## Begin
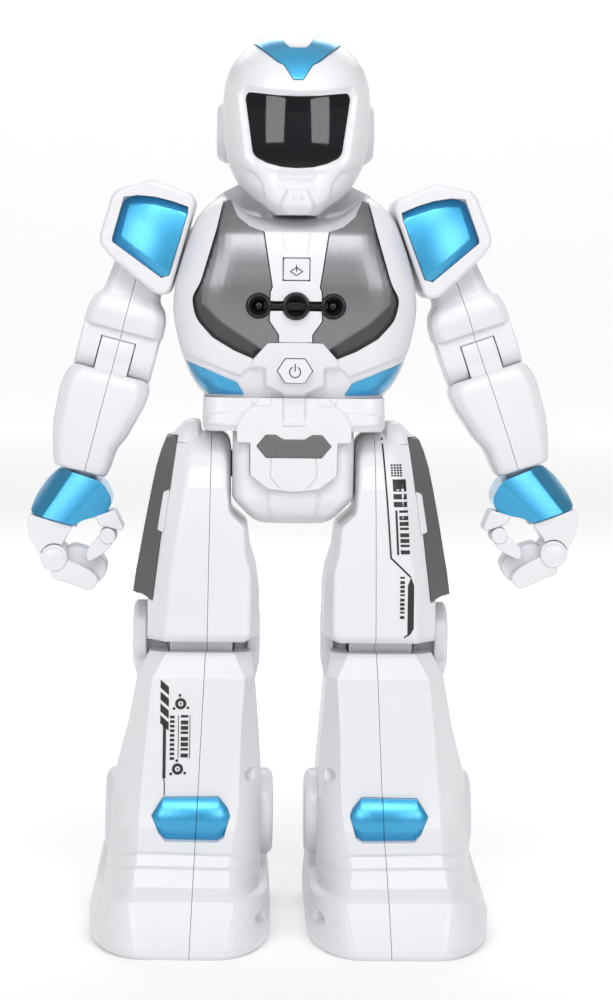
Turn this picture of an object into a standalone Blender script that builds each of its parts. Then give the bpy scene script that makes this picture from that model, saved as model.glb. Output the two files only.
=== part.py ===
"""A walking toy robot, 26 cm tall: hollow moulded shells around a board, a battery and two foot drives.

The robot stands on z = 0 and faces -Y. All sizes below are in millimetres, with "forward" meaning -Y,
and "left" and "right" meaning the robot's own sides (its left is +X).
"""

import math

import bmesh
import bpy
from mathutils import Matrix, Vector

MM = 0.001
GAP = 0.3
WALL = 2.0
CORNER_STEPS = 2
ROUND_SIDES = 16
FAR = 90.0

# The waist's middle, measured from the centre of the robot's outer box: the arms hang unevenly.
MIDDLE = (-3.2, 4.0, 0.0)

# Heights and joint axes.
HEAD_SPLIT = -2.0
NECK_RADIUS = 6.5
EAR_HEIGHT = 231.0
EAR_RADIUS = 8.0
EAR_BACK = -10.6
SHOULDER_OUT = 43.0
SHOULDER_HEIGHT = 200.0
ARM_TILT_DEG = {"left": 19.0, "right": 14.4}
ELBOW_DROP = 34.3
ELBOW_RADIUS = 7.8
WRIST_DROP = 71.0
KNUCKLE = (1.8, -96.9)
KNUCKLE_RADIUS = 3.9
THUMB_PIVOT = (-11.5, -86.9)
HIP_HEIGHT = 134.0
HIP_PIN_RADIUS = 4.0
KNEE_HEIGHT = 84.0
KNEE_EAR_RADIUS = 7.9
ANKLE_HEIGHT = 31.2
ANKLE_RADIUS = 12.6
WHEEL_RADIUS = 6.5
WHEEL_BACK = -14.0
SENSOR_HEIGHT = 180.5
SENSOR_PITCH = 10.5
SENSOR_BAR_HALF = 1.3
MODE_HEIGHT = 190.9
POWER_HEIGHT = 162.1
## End
Instructions for the task → Repeat the whole listing exactly, keeping every line intact.

Full answer →
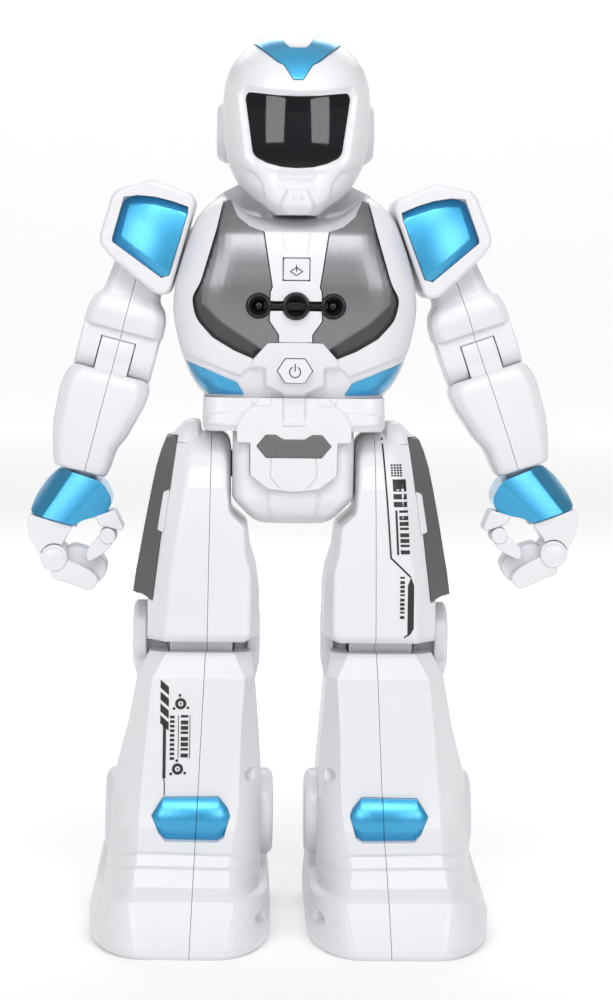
Turn this picture of an object into a standalone Blender script that builds each of its parts. Then give the bpy scene script that makes this picture from that model, saved as model.glb. Output the two files only.
=== part.py ===
"""A walking toy robot, 26 cm tall: hollow moulded shells around a board, a battery and two foot drives.

The robot stands on z = 0 and faces -Y. All sizes below are in millimetres, with "forward" meaning -Y,
and "left" and "right" meaning the robot's own sides (its left is +X).
"""

import math

import bmesh
import bpy
from mathutils import Matrix, Vector

MM = 0.001
GAP = 0.3
WALL = 2.0
CORNER_STEPS = 2
ROUND_SIDES = 16
FAR = 90.0

# The waist's middle, measured from the centre of the robot's outer box: the arms hang unevenly.
MIDDLE = (-3.2, 4.0, 0.0)

# Heights and joint axes.
HEAD_SPLIT = -2.0
NECK_RADIUS = 6.5
EAR_HEIGHT = 231.0
EAR_RADIUS = 8.0
EAR_BACK = -10.6
SHOULDER_OUT = 43.0
SHOULDER_HEIGHT = 200.0
ARM_TILT_DEG = {"left": 19.0, "right": 14.4}
ELBOW_DROP = 34.3
ELBOW_RADIUS = 7.8
WRIST_DROP = 71.0
KNUCKLE = (1.8, -96.9)
KNUCKLE_RADIUS = 3.9
THUMB_PIVOT = (-11.5, -86.9)
HIP_HEIGHT = 134.0
HIP_PIN_RADIUS = 4.0
KNEE_HEIGHT = 84.0
KNEE_EAR_RADIUS = 7.9
ANKLE_HEIGHT = 31.2
ANKLE_RADIUS = 12.6
WHEEL_RADIUS = 6.5
WHEEL_BACK = -14.0
SENSOR_HEIGHT = 180.5
SENSOR_PITCH = 10.5
SENSOR_BAR_HALF = 1.3
MODE_HEIGHT = 190.9
POWER_HEIGHT = 162.1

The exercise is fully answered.